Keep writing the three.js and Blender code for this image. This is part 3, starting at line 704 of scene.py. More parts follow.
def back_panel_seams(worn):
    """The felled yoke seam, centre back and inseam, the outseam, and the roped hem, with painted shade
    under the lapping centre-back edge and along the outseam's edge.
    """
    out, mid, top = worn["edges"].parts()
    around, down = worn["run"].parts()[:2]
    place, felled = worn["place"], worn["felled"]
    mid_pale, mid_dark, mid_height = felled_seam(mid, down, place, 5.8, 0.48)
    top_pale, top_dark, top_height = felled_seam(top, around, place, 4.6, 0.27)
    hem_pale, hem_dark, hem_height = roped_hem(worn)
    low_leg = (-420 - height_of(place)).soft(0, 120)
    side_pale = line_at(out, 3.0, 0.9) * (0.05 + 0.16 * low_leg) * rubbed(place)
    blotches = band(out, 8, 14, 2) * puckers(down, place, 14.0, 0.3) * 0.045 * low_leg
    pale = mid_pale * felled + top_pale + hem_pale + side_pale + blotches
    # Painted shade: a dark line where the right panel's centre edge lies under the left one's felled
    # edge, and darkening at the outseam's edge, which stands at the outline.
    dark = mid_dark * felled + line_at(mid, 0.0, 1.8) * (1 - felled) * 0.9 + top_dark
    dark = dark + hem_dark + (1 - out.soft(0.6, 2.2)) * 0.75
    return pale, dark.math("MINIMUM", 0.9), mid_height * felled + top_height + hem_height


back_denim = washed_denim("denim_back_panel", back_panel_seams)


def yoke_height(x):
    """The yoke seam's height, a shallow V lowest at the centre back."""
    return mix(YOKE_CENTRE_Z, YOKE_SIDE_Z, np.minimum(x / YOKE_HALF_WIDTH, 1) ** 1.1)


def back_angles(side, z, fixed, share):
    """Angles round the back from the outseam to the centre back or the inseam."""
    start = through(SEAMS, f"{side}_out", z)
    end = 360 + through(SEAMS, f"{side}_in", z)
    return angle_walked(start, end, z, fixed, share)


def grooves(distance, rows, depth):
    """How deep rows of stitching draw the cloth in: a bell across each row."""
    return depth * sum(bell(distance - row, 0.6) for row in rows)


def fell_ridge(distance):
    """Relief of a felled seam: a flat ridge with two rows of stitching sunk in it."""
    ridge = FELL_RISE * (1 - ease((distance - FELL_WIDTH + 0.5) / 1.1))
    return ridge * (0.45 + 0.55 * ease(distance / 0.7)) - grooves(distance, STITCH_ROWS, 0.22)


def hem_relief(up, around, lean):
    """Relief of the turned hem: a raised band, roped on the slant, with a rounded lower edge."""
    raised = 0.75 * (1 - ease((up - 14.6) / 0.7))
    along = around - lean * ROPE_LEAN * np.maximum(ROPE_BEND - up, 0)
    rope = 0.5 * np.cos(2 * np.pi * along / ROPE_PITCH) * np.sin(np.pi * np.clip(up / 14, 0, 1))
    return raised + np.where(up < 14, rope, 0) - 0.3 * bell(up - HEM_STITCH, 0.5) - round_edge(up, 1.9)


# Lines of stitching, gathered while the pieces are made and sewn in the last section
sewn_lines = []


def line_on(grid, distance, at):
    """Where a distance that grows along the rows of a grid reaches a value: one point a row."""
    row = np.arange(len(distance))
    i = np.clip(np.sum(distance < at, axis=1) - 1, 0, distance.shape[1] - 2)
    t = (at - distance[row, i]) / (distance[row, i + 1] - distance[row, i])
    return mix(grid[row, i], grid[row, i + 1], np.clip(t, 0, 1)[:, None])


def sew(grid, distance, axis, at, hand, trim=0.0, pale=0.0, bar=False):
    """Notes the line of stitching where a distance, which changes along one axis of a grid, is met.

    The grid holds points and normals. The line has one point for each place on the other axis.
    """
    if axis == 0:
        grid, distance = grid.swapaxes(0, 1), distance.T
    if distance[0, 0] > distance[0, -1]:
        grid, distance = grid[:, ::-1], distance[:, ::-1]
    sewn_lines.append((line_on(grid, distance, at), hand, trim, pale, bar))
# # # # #
• What needs to be done: Return the listing above in full, character for character.

• Problem solution:
Keep writing the three.js and Blender code for this image. This is part 3, starting at line 704 of scene.py. More parts follow.
def back_panel_seams(worn):
    """The felled yoke seam, centre back and inseam, the outseam, and the roped hem, with painted shade
    under the lapping centre-back edge and along the outseam's edge.
    """
    out, mid, top = worn["edges"].parts()
    around, down = worn["run"].parts()[:2]
    place, felled = worn["place"], worn["felled"]
    mid_pale, mid_dark, mid_height = felled_seam(mid, down, place, 5.8, 0.48)
    top_pale, top_dark, top_height = felled_seam(top, around, place, 4.6, 0.27)
    hem_pale, hem_dark, hem_height = roped_hem(worn)
    low_leg = (-420 - height_of(place)).soft(0, 120)
    side_pale = line_at(out, 3.0, 0.9) * (0.05 + 0.16 * low_leg) * rubbed(place)
    blotches = band(out, 8, 14, 2) * puckers(down, place, 14.0, 0.3) * 0.045 * low_leg
    pale = mid_pale * felled + top_pale + hem_pale + side_pale + blotches
    # Painted shade: a dark line where the right panel's centre edge lies under the left one's felled
    # edge, and darkening at the outseam's edge, which stands at the outline.
    dark = mid_dark * felled + line_at(mid, 0.0, 1.8) * (1 - felled) * 0.9 + top_dark
    dark = dark + hem_dark + (1 - out.soft(0.6, 2.2)) * 0.75
    return pale, dark.math("MINIMUM", 0.9), mid_height * felled + top_height + hem_height


back_denim = washed_denim("denim_back_panel", back_panel_seams)


def yoke_height(x):
    """The yoke seam's height, a shallow V lowest at the centre back."""
    return mix(YOKE_CENTRE_Z, YOKE_SIDE_Z, np.minimum(x / YOKE_HALF_WIDTH, 1) ** 1.1)


def back_angles(side, z, fixed, share):
    """Angles round the back from the outseam to the centre back or the inseam."""
    start = through(SEAMS, f"{side}_out", z)
    end = 360 + through(SEAMS, f"{side}_in", z)
    return angle_walked(start, end, z, fixed, share)


def grooves(distance, rows, depth):
    """How deep rows of stitching draw the cloth in: a bell across each row."""
    return depth * sum(bell(distance - row, 0.6) for row in rows)


def fell_ridge(distance):
    """Relief of a felled seam: a flat ridge with two rows of stitching sunk in it."""
    ridge = FELL_RISE * (1 - ease((distance - FELL_WIDTH + 0.5) / 1.1))
    return ridge * (0.45 + 0.55 * ease(distance / 0.7)) - grooves(distance, STITCH_ROWS, 0.22)


def hem_relief(up, around, lean):
    """Relief of the turned hem: a raised band, roped on the slant, with a rounded lower edge."""
    raised = 0.75 * (1 - ease((up - 14.6) / 0.7))
    along = around - lean * ROPE_LEAN * np.maximum(ROPE_BEND - up, 0)
    rope = 0.5 * np.cos(2 * np.pi * along / ROPE_PITCH) * np.sin(np.pi * np.clip(up / 14, 0, 1))
    return raised + np.where(up < 14, rope, 0) - 0.3 * bell(up - HEM_STITCH, 0.5) - round_edge(up, 1.9)


# Lines of stitching, gathered while the pieces are made and sewn in the last section
sewn_lines = []


def line_on(grid, distance, at):
    """Where a distance that grows along the rows of a grid reaches a value: one point a row."""
    row = np.arange(len(distance))
    i = np.clip(np.sum(distance < at, axis=1) - 1, 0, distance.shape[1] - 2)
    t = (at - distance[row, i]) / (distance[row, i + 1] - distance[row, i])
    return mix(grid[row, i], grid[row, i + 1], np.clip(t, 0, 1)[:, None])


def sew(grid, distance, axis, at, hand, trim=0.0, pale=0.0, bar=False):
    """Notes the line of stitching where a distance, which changes along one axis of a grid, is met.

    The grid holds points and normals. The line has one point for each place on the other axis.
    """
    if axis == 0:
        grid, distance = grid.swapaxes(0, 1), distance.T
    if distance[0, 0] > distance[0, -1]:
        grid, distance = grid[:, ::-1], distance[:, ::-1]
    sewn_lines.append((line_on(grid, distance, at), hand, trim, pale, bar))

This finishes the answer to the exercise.